As CEO and founder of the Exchanghibition Bank, I spent a lot of time researching money. As part of this research I realized that, in its current form, money seems to play the role of a ubiquitous philosopher’s stone. Not only does it quantify everything, but it can also transform any quality of life into a measurable quantity of cash – or rather digits on a computer screen. At the same time, not all values and qualities are easily converted into piles of banknotes.
All too often, we neglect the importance of spiritual, social, and moral values. After all, what we really value in life is usually ‘priceless.’
Exchanghibition Bank asks: What is the largest value the presence of artists adds to a city’s worth?
Imagine a city without art. What is missing? Now, add a well-known image to the equation. Like Venice, Paris, or New York. Like Bilbao or Tirana, Albania, where the local mayor decided to spruce up the functional, grey and brown apartment blocks with abstract works of art to inject some life into the city. Need I say more?
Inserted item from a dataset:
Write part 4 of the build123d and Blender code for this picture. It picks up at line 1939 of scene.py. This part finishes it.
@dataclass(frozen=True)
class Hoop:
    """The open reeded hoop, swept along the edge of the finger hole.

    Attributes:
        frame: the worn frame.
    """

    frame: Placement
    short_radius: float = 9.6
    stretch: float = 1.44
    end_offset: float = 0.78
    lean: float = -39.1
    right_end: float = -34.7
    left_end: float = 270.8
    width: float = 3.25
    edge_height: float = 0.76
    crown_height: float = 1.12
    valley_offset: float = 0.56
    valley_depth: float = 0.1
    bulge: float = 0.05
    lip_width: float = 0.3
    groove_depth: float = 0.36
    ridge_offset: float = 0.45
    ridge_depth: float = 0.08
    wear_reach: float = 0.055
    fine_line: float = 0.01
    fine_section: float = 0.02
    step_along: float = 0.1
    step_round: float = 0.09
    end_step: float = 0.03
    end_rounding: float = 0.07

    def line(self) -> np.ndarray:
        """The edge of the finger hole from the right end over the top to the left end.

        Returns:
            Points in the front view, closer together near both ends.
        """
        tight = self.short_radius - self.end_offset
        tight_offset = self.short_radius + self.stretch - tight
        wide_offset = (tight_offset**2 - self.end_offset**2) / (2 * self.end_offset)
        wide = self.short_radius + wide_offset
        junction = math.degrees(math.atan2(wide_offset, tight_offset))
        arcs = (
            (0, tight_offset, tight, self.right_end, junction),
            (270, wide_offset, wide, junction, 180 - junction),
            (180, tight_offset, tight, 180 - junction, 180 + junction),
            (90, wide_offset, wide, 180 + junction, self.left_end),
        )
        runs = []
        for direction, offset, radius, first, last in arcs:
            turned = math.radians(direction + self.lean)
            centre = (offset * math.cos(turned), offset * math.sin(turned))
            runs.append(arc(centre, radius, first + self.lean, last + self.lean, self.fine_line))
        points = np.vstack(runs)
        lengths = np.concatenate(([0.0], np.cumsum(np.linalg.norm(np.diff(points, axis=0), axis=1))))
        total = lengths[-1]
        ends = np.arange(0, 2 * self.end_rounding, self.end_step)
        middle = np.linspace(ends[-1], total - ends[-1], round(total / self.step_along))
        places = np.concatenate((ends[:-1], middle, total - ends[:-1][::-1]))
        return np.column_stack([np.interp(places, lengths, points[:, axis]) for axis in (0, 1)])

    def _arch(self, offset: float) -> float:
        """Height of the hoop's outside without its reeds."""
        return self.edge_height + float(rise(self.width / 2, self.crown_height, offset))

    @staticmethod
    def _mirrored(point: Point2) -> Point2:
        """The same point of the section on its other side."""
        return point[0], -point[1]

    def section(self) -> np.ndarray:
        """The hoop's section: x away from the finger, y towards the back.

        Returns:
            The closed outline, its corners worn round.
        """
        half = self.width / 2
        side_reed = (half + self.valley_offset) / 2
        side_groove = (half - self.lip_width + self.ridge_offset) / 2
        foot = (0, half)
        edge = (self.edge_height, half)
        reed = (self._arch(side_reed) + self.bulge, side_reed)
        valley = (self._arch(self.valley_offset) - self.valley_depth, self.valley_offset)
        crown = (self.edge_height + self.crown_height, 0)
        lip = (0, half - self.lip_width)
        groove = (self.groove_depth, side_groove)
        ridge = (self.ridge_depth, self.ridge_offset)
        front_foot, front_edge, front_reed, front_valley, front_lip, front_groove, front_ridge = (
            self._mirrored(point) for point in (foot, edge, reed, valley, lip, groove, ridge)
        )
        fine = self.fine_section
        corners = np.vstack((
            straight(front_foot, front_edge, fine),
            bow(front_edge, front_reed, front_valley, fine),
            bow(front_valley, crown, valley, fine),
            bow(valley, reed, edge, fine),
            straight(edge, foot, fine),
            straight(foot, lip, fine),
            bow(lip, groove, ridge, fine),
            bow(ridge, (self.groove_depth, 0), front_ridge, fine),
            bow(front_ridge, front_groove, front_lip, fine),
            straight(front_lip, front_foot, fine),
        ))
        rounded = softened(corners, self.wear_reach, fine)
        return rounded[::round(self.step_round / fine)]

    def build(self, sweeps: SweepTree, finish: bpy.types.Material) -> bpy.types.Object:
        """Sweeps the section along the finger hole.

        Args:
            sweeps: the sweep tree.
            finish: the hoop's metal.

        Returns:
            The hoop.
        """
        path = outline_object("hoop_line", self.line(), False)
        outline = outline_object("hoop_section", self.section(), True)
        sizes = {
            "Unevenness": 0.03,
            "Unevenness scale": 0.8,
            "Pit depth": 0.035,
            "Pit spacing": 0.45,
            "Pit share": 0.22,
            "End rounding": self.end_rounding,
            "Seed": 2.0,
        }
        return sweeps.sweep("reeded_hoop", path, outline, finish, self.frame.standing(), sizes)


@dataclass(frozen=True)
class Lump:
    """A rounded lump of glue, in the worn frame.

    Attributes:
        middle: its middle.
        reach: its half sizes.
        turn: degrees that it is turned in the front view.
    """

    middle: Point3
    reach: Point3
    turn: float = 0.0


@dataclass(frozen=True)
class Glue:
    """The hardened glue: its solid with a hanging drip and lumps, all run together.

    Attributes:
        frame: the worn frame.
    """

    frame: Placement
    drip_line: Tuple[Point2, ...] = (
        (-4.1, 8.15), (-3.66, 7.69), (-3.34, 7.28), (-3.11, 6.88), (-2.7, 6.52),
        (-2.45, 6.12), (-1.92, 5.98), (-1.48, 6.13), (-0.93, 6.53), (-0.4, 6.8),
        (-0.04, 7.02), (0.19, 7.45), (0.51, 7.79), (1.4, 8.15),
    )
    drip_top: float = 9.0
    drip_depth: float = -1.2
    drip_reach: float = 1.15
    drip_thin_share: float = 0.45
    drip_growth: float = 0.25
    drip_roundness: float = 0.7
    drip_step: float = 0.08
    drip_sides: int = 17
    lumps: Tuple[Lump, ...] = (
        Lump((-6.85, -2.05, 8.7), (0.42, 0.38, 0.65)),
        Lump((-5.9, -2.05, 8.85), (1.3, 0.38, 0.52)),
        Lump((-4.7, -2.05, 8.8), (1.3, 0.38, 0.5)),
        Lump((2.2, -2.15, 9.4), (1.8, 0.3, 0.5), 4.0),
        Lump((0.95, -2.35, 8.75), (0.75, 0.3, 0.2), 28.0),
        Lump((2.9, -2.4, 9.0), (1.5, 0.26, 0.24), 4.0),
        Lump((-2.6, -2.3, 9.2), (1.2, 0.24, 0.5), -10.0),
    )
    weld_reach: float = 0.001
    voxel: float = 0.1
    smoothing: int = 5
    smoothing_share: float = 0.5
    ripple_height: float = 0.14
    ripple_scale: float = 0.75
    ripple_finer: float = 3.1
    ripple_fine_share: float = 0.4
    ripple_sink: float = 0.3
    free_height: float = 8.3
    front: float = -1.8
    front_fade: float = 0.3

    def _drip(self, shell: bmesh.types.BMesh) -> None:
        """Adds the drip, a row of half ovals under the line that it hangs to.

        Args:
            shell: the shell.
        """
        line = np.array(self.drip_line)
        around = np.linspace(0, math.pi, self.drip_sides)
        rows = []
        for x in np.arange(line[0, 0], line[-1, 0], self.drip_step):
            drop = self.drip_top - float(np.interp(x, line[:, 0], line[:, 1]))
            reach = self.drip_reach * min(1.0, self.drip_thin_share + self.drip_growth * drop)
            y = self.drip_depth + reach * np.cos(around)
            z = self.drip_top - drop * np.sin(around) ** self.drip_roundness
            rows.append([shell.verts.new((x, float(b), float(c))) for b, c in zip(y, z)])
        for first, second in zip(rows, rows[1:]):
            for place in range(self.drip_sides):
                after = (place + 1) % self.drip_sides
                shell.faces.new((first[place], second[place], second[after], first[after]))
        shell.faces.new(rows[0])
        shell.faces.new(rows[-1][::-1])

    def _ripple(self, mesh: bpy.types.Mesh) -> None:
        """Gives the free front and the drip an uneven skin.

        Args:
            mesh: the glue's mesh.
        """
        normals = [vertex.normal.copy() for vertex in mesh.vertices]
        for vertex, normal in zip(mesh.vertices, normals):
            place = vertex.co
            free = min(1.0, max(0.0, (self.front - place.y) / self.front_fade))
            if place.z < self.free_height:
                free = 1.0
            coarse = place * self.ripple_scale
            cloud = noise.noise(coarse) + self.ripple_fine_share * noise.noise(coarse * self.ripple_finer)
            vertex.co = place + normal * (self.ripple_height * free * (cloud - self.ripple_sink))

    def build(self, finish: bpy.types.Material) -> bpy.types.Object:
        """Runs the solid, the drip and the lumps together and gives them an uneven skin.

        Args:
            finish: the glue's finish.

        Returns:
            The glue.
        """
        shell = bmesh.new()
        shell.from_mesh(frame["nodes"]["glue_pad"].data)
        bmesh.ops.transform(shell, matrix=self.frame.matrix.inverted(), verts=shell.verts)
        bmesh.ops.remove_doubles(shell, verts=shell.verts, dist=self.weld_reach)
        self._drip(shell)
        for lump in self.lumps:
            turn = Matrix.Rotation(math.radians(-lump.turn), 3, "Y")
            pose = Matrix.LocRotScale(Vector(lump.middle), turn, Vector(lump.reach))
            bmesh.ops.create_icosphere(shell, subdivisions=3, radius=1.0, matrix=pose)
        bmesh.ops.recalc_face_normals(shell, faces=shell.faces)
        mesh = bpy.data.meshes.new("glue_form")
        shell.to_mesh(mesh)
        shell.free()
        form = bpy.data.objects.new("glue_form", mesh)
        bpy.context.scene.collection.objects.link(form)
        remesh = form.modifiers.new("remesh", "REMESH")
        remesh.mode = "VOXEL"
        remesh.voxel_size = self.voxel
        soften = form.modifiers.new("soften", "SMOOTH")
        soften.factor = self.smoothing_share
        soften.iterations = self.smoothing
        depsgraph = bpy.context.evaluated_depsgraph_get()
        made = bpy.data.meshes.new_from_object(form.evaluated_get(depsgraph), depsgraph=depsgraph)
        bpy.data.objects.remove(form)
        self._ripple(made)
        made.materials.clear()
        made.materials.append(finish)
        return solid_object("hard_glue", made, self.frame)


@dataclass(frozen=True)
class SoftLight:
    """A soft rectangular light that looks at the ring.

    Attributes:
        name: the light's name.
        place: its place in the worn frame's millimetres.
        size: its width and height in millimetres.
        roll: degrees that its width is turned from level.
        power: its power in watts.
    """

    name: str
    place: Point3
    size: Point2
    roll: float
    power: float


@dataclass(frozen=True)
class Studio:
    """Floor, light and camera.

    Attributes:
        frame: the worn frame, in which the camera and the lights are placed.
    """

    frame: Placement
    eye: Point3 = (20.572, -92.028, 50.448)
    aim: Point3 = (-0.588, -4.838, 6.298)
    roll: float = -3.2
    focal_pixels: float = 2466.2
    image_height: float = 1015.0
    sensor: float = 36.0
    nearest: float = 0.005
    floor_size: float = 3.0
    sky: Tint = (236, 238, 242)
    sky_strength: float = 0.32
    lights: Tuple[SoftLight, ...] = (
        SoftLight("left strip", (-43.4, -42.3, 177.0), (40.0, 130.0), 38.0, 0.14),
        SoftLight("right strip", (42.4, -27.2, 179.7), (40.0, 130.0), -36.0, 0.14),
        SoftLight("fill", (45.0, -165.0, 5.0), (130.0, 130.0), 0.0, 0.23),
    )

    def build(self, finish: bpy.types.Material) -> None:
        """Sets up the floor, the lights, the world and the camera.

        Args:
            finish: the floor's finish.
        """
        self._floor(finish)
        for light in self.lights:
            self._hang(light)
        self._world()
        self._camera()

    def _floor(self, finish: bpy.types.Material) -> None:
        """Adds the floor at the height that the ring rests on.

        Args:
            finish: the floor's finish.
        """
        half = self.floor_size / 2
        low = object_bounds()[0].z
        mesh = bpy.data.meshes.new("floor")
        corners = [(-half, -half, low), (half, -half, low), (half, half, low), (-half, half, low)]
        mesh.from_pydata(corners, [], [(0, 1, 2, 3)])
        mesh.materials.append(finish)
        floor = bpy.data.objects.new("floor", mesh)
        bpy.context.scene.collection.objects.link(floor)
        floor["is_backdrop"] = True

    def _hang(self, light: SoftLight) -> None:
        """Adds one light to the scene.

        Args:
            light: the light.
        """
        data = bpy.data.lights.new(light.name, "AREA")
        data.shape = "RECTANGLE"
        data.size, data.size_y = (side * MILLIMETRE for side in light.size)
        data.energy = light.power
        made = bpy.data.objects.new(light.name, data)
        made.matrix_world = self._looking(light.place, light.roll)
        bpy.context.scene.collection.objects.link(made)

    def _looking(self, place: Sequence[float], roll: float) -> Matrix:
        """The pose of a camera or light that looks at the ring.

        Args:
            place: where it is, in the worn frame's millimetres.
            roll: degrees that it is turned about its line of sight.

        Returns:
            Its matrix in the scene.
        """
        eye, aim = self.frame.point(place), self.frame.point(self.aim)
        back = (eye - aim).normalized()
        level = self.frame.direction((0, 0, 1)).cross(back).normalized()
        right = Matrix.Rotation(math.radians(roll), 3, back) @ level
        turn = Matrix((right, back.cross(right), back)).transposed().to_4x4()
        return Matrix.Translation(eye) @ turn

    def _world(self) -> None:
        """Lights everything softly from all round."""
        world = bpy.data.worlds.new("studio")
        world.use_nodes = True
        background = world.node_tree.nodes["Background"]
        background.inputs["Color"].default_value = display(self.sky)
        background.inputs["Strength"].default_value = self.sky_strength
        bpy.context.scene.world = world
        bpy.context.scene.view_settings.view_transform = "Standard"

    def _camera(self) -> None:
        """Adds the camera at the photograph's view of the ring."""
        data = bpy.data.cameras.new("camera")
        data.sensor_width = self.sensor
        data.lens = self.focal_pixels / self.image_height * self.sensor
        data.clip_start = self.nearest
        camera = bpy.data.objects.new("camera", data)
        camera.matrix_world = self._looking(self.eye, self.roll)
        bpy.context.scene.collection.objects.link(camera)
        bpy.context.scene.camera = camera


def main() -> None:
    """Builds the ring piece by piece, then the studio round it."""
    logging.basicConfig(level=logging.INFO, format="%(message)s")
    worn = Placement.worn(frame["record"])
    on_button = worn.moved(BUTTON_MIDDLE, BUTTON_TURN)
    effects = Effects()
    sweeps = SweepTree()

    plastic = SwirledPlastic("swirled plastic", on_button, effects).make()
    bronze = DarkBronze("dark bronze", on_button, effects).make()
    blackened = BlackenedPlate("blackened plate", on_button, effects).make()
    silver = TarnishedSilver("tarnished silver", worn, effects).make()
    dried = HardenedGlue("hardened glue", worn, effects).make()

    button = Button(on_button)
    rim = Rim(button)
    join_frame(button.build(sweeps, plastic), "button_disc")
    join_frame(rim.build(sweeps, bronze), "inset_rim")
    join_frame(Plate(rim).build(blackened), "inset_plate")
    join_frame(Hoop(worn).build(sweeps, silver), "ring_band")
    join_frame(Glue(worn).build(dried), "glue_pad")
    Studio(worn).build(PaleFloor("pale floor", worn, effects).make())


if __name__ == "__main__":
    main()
What makes a city a city is the hope and opportunity to earn and spend money among many people concentrated in a small area. Ever since the Industrial Revolution, such temptations have drawn millions from rural areas to the concrete jungle. So, here we are. Living in a city. And then what? We earn and spend money. And then what? We hope to make more, so we can spend more. And then what? We measure our success on the scale of poor to rich. And then what? Where is the true value beyond our fogged-up fixation on cool cash?
Art is a reaction. Artists react to a problematic situation that affects the well-being of human nature. Wherever people have the time and energy to feel it, the collective spirit manifests. In a city, we typically face the challenge of limited time and energy. Our attention remains fixed between A and B. Between earning and spending. So, city life naturally provokes a reaction from artists.
Art is a reaction, a counter action, an opposite of money. Like soft to hard. Like heart to thought. Like intuition to calculation. The artist in the city is an individual who believes in the existence of a collective spirit and a value more closely aligned with the purpose of life than with money. Artists may be anarchists, but they each feel a bond between all the people on earth. This makes artists so important to a city. They are in a position to feel – and they possess the desire to act.
Art remains an ongoing struggle. Artists need to struggle and challenge themselves in order to feed the belief that what they do is the right thing for others. And their struggle and strife is also with the power of money in society. As part of their battle, these artists aim for attention. Whether this is small or great does not matter since art can endure over – or transcend – long periods of time. Even the attention of a single individual could spread to thousands. If not today, then tomorrow. Artists are aware of this and they work with this awareness. Artists speak to the heart of individual citizens and their message is, “you are not alone.” We are here – and in this – together. And we have to make the best of it. The best for all of us, that is, in terms of being kind. Being good. Being aware. Being alive. It is not complicated. It is simple. Art is simple. Money is extremely complicated.
Ever since 1997, I have reacted. As an artist in a city. And by introducing a currency made of original art. Artmoney. The currency is made by hand and spent directly in the shop. Today, there are more than 1,200 artists in 42 countries creating and spending Artmoney.